Driver Two sat in his air conditioned cabin and molested his cigarette while I stood in the direct sun, apparently in the territory of fire ants. They made me skip from one side of the road to the other to escape their debilitating, painful, poisonous mandibles. Sweat rolled down my ribs and dripped into my eyes.
Driver Two rolled the window down and told me that he’d called his supervisor, who would be along shortly. “Tellin’ you, though, we can’t take this car.” I was getting a little unraveled now and I wanted to spit, so I sent a lunger pin wheeling in his general direction. Because I knew I wouldn’t be going anywhere soon, I called AAA dispatch and gave them my name and card number.
Ten minutes passed. The super arrived…with a smile on his face. I related the incident in front of the Driver Two, asking about customer relations and mentioning that he had displayed none. The super, Ray Bravo, was right on the money. He asked Driver Two about my allegations. The guy admitted to the discourse. Ray told Driver Two to watch closely to see how easy it was done. Ray’s truck was equipped with the kind of lifts that enclose the front wheels and don’t come anywhere near the body. They fit the clasps and Ray hoisted the front of the Biscayne easy as pie.
He turned to the recalcitrant driver and told him to get the hell back to the yard because he was fired.

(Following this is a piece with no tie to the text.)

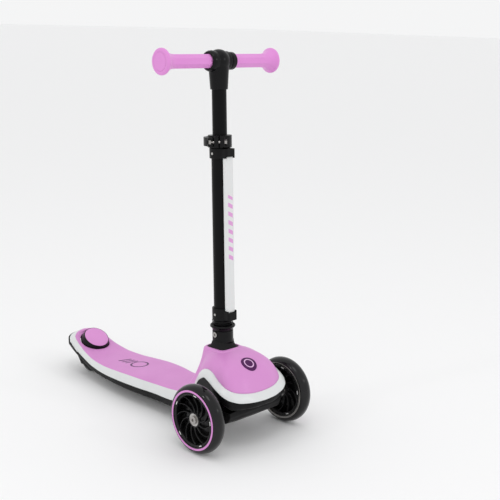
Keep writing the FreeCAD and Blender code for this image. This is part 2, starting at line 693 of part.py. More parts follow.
def lock_sleeve():
    """Sleeve with a rolled lip, lifted to let the stem fold."""
    bore, low, high, lip = collar_r + run_fit, sleeve_base, sleeve_top, sleeve_lip_r
    pts = [(bore, low), (18.4, low), (18.8, low + 3.5), (20.6, low + 5.4), (lip, low + 6.4), (lip, high - 1),
           (lip - 1.2, high), (20.2, high), (19.8, low + 3), (bore, low + 3)]
    face = Part.Face(Part.makePolygon([Vector(r, 0, z) for r, z in pts + pts[:1]]))
    return face.revolve(Vector(0, 0, 0), AZ, 360)


def strap(low, high, front_low, front_high):
    """Bracket: a band round the lower tube with a forward socket that holds one end of the light bar."""
    band = rod(lower_tube_r + bracket_t, high - low, Vector(0, 0, low))
    nose = box(-bar_half - 2, bar_half + 2, -bracket_front, -6, front_low, front_high)
    nose = nose.makeFillet(4, [e for e in nose.Edges if abs(e.BoundBox.YMax + bracket_front) < 0.01
                               and e.BoundBox.ZLength > 1])
    bracket = band.fuse(nose).cut(rod(lower_tube_r, 60, Vector(0, 0, low - 10)))
    bracket = bracket.cut(box(-bar_half - 0.1, bar_half + 0.1, -40, -bar_back + 0.1, bar_low, bar_high))
    return bracket.cut(rod(screw_head_r, 4, Vector(screw_seat, 0, (low + high) / 2), -AX))


def light_bar():
    bar = box(-bar_half, bar_half, -bar_front, -bar_back, bar_low, bar_high)
    front_edges = [e for e in bar.Edges if abs(e.BoundBox.YMax + bar_front) < 0.01 and e.BoundBox.ZLength > 9]
    bar = bar.makeFillet(5, front_edges)
    room = box(-bar_half + 2, bar_half - 2, -bar_front + 2.2, -bar_back + 1, bar_low + 2, bar_high - 2)
    return bar.cut(room)


def clamp_turn(shape):
    shape.rotate(Vector(0, 0, 0), AZ, -clamp_angle)
    return shape


def clamp():
    """Split collar with ears, its cross bolt and the cam lever that wraps round it."""
    low, high = clamp_low, clamp_high
    body = rod(clamp_r, high - low, Vector(0, 0, low))
    ears = box(-9, 9, -27, -10, low + 2, high - 2)
    body = body.fuse(ears).cut(rod(lower_tube_r, tube_top - low, Vector(0, 0, low)))
    body = body.cut(rod(upper_tube_r + 0.1, 60, Vector(0, 0, low)))
    body = body.cut(box(-1.2, 1.2, -40, -8, low - 1, high + 1))
    mid = (low + high) / 2
    body = body.cut(rod(2.6, 60, Vector(-30, lever_pin_y, mid), AX))
    add("clamp_collar", at_stem(clamp_turn(body)))
    bolt = rod(2.5, 9 - lever_pin_x, Vector(lever_pin_x, lever_pin_y, mid), AX)
    bolt = bolt.fuse(hexagon(9, 4, Vector(9, lever_pin_y, mid), AX))
    bolt = bolt.fuse(rod(2.5, 13, Vector(lever_pin_x, lever_pin_y, mid - 6.5), AZ))
    add("clamp_bolt", at_stem(clamp_turn(bolt)))
    cam = rod(5.6, 15, Vector(lever_pin_x + 0.5, lever_pin_y, mid - 7.5), AZ)
    outer = ring(clamp_r + 7.4, clamp_r + 2.6, 15, Vector(0, 0, mid - 7.5))
    sector = Part.makeCylinder(40, 15, Vector(0, 0, mid - 7.5), AZ, 122)
    sector.rotate(Vector(0, 0, 0), AZ, 108)
    lever = outer.common(sector).fuse(cam)
    lever = lever.cut(box(-28, 20, -40, lever_pin_y + 3.2, mid - 3.2, mid + 3.2))
    lever = lever.cut(rod(2.5 + run_fit, 40, Vector(lever_pin_x, lever_pin_y, mid - 20)))
    add("clamp_lever", at_stem(clamp_turn(largest(lever))))


def t_head():
    socket = Part.makeCone(15.0, 18.0, bar_height - head_low, Vector(0, 0, head_low))
    cross = rod(16.6, 2 * 17.5, Vector(-17.5, 0, bar_height), AX)
    dome = Part.makeSphere(19.6, Vector(0, 0, bar_height))
    body = socket.multiFuse([cross, dome])
    body = body.cut(rod(upper_tube_r, bar_height - handle_r - 1 - head_low, Vector(0, 0, head_low)))
    return body.cut(rod(handle_r, 80, Vector(-40, 0, bar_height), AX))


def grip(side, start):
    """Eight-sided grip with a mushroom end."""
    r = grip_r / math.cos(math.radians(22.5))
    pts = [Vector(0, r * math.cos(math.radians(22.5 + 45 * i)), r * math.sin(math.radians(22.5 + 45 * i)))
           for i in range(9)]
    body = Part.Face(Part.makePolygon(pts)).extrude(Vector(cap_face - cap_thick - start, 0, 0))
    body.translate(Vector(start, 0, 0))
    inner = cap_face - cap_thick
    recess_r, recess = end_disc_r + 0.2, cap_face - end_disc_in
    prof = [(inner - 1, 0), (inner - 1, grip_r - 1), (inner + 2.2, cap_r - 3.2), (inner + 4.2, cap_r),
            (cap_face - 2, cap_r), (cap_face, cap_r - 2), (cap_face, recess_r), (recess, recess_r), (recess, 0)]
    half = Part.Face(Part.makePolygon([Vector(x, 0, q) for x, q in prof + prof[:1]]))
    cap = half.revolve(Vector(0, 0, 0), AX, 360)
    body = body.fuse(cap).cut(rod(handle_r, cap_face - 4 - start, Vector(start, 0, 0), AX))
    if side < 0:
        body = body.mirror(Vector(0, 0, 0), AX)
    body.translate(Vector(0, 0, bar_height))
    return body


def handlebar():
    foot = clamp_high - insert_depth
    tube = ring(upper_tube_r, upper_tube_r - tube_wall, bar_height - handle_r - 1 - foot, Vector(0, 0, foot))
    add("upper_tube", at_stem(tube))
    add("t_head", at_stem(t_head()))
    reach = cap_face - 4.0
    add("bar_tube", at_stem(ring(handle_r, handle_r - 1.5, 2 * reach, Vector(-reach, 0, bar_height), AX)))
    add("grip_left", at_stem(grip(1, grip_start + grip_gap_left)))
    add("grip_right", at_stem(grip(-1, grip_start)))
    collar = ring(10.4, handle_r, grip_gap_left, Vector(grip_start, 0, bar_height), AX)
    add("grip_collar", at_stem(collar))
    discs = [rod(end_disc_r, 1.0, Vector(s * (cap_face - end_disc_in), 0, bar_height), Vector(s, 0, 0))
             for s in (-1, 1)]
    add("bar_ends", at_stem(Part.makeCompound(discs)))


def stem():
    add("fold_head", at_stem(fold_head()))
    add("fold_bolt", at_stem(fold_bolt()))
    add("lock_sleeve", at_stem(lock_sleeve()))
    spring_top = tube_base + 0.3
    low = sleeve_base + 3
    pitch = (spring_top - low - 2.0) / 3
    turns = [Part.makeTorus(18.0, 0.8, Vector(0, 0, low + 1.0 + pitch * i)) for i in range(4)]
    add("lock_spring", at_stem(Part.makeCompound(turns)))
    tube = ring(lower_tube_r, upper_tube_r + 0.1, tube_top - tube_base, Vector(0, 0, tube_base))
    tube = tube.cut(box(-1, 1, -20, 0, tube_top - 25, tube_top + 1))
    add("lower_tube", at_stem(tube))
    add("lower_bracket", at_stem(strap(*lower_band, tube_base + 2.5, bar_low + 3)))
    add("upper_bracket", at_stem(strap(*upper_band, bar_high - 3, clamp_low - 1)))
    screws = []
    for low, high in (lower_band, upper_band):
        screws.append(rod(screw_head_r, 2.2, Vector(screw_seat, 0, (low + high) / 2), -AX))
    add("bracket_screws", at_stem(Part.makeCompound(screws)))
    add("stem_light_bar", at_stem(light_bar()))
    board = box(-5.5, 5.5, -bar_back - 1.4, -bar_back, bar_low + 4, bar_high - 4)
    leds = [box(-2.5, 2.5, -bar_back - 3.2, -bar_back - 1.4, bar_low + 12 + 27 * i, bar_low + 17 + 27 * i)
            for i in range(10)]
    add("stem_led_board", at_stem(board.multiFuse(leds)))
    clamp()
    handlebar()


def main():
    add("deck_base", deck_base())
    add("deck_top", deck_top())
    add("deck_screws", *deck_screws())
    add("deck_light_strip", deck_light_strip())
    add("led_boards", *led_boards())
    battery_parts()
    add("nose_cover", nose_cover())
    add("nose_light_strip", nose_light_strip())
    add("nose_tray", nose_tray())
    add("nose_badge", nose_badge())
    add("neck_boot", neck_boot())
    add("head_frame", head_frame())
    add("frame_bolts", *frame_bolts())
    add("kingpin", *kingpin())
    add("kingpin_bushes", *kingpin_bushes())
    add("truck_beam", truck_beam())
    add("tilt_springs", *tilt_springs())
    front_wheel("left", 1)
    front_wheel("right", -1)
    rear_wheel()
    brake()
    stem()
    os.makedirs("parts", exist_ok=True)
    for name, shape in parts.items():
        shape = shape.copy()
        shape.translate(Vector(0, -centre_y, 0))
        shape.exportStep("parts/" + name + ".step")
        if not shape.isValid():
            print("not valid:", name)
    print(len(parts), "nodes")


main()
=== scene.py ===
import json
import math
import bpy
import bmesh
import numpy as np
from mathutils import Matrix, Vector


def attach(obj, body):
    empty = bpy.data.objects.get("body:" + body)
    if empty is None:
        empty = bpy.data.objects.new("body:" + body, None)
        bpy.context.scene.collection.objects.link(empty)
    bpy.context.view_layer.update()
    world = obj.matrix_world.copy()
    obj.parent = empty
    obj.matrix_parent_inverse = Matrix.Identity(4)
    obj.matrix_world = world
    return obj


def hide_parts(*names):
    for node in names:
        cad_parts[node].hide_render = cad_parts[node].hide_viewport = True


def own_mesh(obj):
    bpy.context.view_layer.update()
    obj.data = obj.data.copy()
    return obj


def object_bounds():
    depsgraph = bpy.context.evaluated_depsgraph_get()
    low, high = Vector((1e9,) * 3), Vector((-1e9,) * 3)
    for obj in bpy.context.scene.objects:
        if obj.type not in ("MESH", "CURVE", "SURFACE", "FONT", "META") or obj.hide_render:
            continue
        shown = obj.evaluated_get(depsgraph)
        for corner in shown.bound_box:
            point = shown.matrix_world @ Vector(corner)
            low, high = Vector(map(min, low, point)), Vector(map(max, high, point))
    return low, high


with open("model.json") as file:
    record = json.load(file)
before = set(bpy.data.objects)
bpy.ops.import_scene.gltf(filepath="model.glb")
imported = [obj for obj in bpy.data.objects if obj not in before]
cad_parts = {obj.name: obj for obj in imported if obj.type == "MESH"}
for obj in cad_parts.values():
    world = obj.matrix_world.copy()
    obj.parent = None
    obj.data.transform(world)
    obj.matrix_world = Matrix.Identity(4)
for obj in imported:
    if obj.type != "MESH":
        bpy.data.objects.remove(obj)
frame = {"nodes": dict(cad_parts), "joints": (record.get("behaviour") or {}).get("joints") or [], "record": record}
cadBox = [list(corner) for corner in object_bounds()]
joints = {joint["name"]: joint for joint in frame["joints"]}
mm = 0.001
weld = 2e-6  # points of a new piece nearer than this, in metres, are one
sharpAbove = 50.0  # edges of a tube that turn by more degrees than this stay crisp
axle = np.array([0.0, joints["left_wheel_spin"]["pos_m"][1], 0.0])  # middle of the front axle, on the floor
foldPin = np.array(joints["stem_fold"]["pos_m"])
stemUp = np.array(joints["sleeve_lift"]["axis"])
stemBack = np.array([0.0, stemUp[2], -stemUp[1]])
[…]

By this time, Alice had returned with the rope. Ray went down the road with the Biscayne, turned the rig around, and followed us to her house. He dropped the car and we talked, drank water rather than beer, and he was off. He gave me a laminated business card and told me keep it close. “I’ll come for you again of you have any trouble. Call me, not AAA.” Then he drove off.
At home that evening, the door bell rang. It was Kit with the car. “What’d you do to get it running?” I asked. “Didn’t do anything,” he said in his laconic way. “I just turned the key and it started.” Did the tow truck help in another way? Did the nose-up angle of the car as it was being towed jiggle the system somehow? I don’t know, but I’m going to find out.